MY FRIEND Rostislav, who would know, tells me that in Russian there’s no equivalent for the word “privacy.” That’s because privacy—as we understand it—is a foreign concept. Children’s grades are posted publicly in schools and it isn’t considered impolite to ask someone’s salary.
Why is this relevant? As a stock market investor, if you have international exposure, you’ll want to be aware of these cultural differences, because they impact how other countries run their economies and how they regulate—or don’t regulate—their investment markets. This is especially true for emerging markets such as Russia, Brazil, India, China and Indonesia.
The differences fall into several categories. Insider trading rules, for example, vary widely around the world. Even where it’s prohibited, many countries simply don’t prioritize enforcement. Rules governing public companies also differ, especially when it comes to requirements for financial audits. Legal systems differ as well, resulting in varying levels of contract enforcement, copyright protection and overall shareholder protection.
In the most extreme cases, governments have forcibly taken over private companies. Last year, for example, the Indonesian government succeeded in forcing U.S. company Freeport-McMoRan to turn over its crown jewel: majority ownership in the world’s largest gold mine, which is located in Indonesia. From the Indonesian government’s perspective, it was simply doing what it thought was best for its people. But it certainly wasn’t good for Freeport’s shareholders.

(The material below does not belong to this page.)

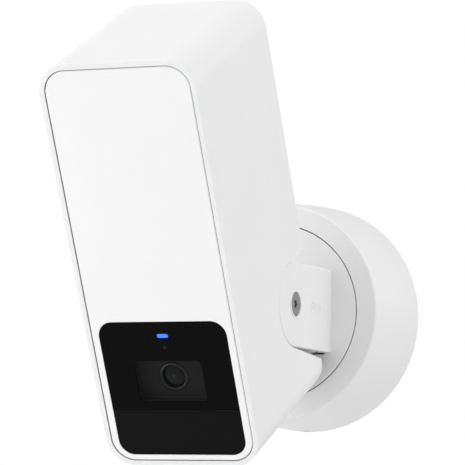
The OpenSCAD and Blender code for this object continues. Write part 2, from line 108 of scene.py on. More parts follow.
def outward(mesh):
    """Turns every face so that its normal points out of the solid."""
    bm = bmesh.new()
    bm.from_mesh(mesh)
    bmesh.ops.remove_doubles(bm, verts=bm.verts, dist=1e-7)
    bmesh.ops.recalc_face_normals(bm, faces=bm.faces)
    bm.to_mesh(mesh)
    bm.free()
    return mesh


def loft(name, loops, caps=True):
    """Skin over closed loops of the same number of points, capped at both ends."""
    count = len(loops[0])
    vertices = [p for loop in loops for p in loop]
    faces = []
    for k in range(len(loops) - 1):
        for i in range(count):
            j = (i + 1) % count
            faces.append((k * count + i, k * count + j, (k + 1) * count + j, (k + 1) * count + i))
    if caps:
        last = (len(loops) - 1) * count
        faces.append(tuple(range(count))[::-1])
        faces.append(tuple(range(last, last + count)))
    return outward(mesh_from(name, vertices, faces))


def round_rect(w, h, r, cx=0.0, cz=0.0, steps=16):
    """Points of a rounded rectangle in x and z, anticlockwise."""
    points = []
    for k, (sx, sz) in enumerate([(1, 1), (-1, 1), (-1, -1), (1, -1)]):
        for i in range(steps + 1):
            a = math.radians(90 * k + 90 * i / steps)
            points.append((cx + sx * (w / 2 - r) + r * math.cos(a), cz + sz * (h / 2 - r) + r * math.sin(a)))
    return points


def slab(name, w, h, r, y0, y1, cz, cx=0.0, front=0.0, back=0.0, steps=16, arc=6):
    """Rounded slab from y0 back to y1, with filleted front and back edges."""
    rings = []
    for i in range(arc + 1 if front else 1):
        a = math.radians(90 * i / arc)
        inset = front * (1 - math.sin(a))
        rings.append((y0 + front * (1 - math.cos(a)), inset))
    for i in range(arc + 1 if back else 1):
        a = math.radians(90 - 90 * i / arc)
        inset = back * (1 - math.sin(a))
        rings.append((y1 - back * (1 - math.cos(a)), inset))
    loops = []
    for y, inset in rings:
        outline = round_rect(w - 2 * inset, h - 2 * inset, max(r - inset, 1e-5), cx, cz, steps)
        loops.append([(x, y, z) for x, z in outline])
    return loft(name, loops)


def prism_x(name, outline, x0, x1):
    """Solid of an outline in y and z between two planes across x."""
    return loft(name, [[(x, y, z) for y, z in outline] for x in (x0, x1)])


def lathe(name, profile, centre=(0, 0, 0), axis="Y", segments=128, closed=True):
    """Turned solid. The profile is (radius, place along the axis); a closed profile is a ring."""
    vertices = []
    faces = []
    count = len(profile)
    for s in range(segments):
        a = 2 * math.pi * s / segments
        for r, t in profile:
            u, v = r * math.cos(a), r * math.sin(a)
            point = {"X": (t, u, v), "Y": (u, t, v), "Z": (u, v, t)}[axis]
            vertices.append(Vector(centre) + Vector(point))
    for s in range(segments):
        n = (s + 1) % segments
        for i in range(count if closed else count - 1):
            j = (i + 1) % count
            faces.append((s * count + i, s * count + j, n * count + j, n * count + i))
    mesh = mesh_from(name, vertices, faces)
    bm = bmesh.new()
    bm.from_mesh(mesh)
    bmesh.ops.remove_doubles(bm, verts=bm.verts, dist=1e-7)
    bmesh.ops.dissolve_degenerate(bm, dist=1e-8, edges=bm.edges)
    bmesh.ops.recalc_face_normals(bm, faces=bm.faces)
    bm.to_mesh(mesh)
    bm.free()
    return mesh


def rod(name, radius, start, end, centre=(0, 0, 0), axis="Y", segments=64):
    """Plain round solid, which cuts a hole."""
    profile = [(0, start), (radius, start), (radius, end), (0, end)]
    return lathe(name, profile, centre, axis, segments, closed=False)


def block(name, low, high):
    """Plain box, which cuts a slot."""
    loops = [[(x, low[1], low[2]), (x, high[1], low[2]), (x, high[1], high[2]), (x, low[1], high[2])]
             for x in (low[0], high[0])]
    return loft(name, loops)


def joined(name, meshes):
    """Several separate solids as one mesh."""
    bm = bmesh.new()
    for mesh in meshes:
        bm.from_mesh(mesh)
    result = bpy.data.meshes.new(name)
    bm.to_mesh(result)
    bm.free()
    return result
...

It isn’t my intention to pass judgment on other countries’ norms. Sometimes other countries’ approaches have benefited investors. In Japan, the Ministry of International Trade and Industry, which Americans have tended to view as heavy-handed, helped drive enviable industrial growth in the years following the Second World War.
Moreover, despite the cultural differences, investments in emerging market stocks have been profitable over time. Still, the data clearly indicate that, on average, emerging markets carry greater risk than domestic investments. In 2008, when U.S. stocks declined 37%, Russia’s market plunged nearly 74%. That wasn’t the first time we’ve seen such large performance gaps—and I doubt it will be the last.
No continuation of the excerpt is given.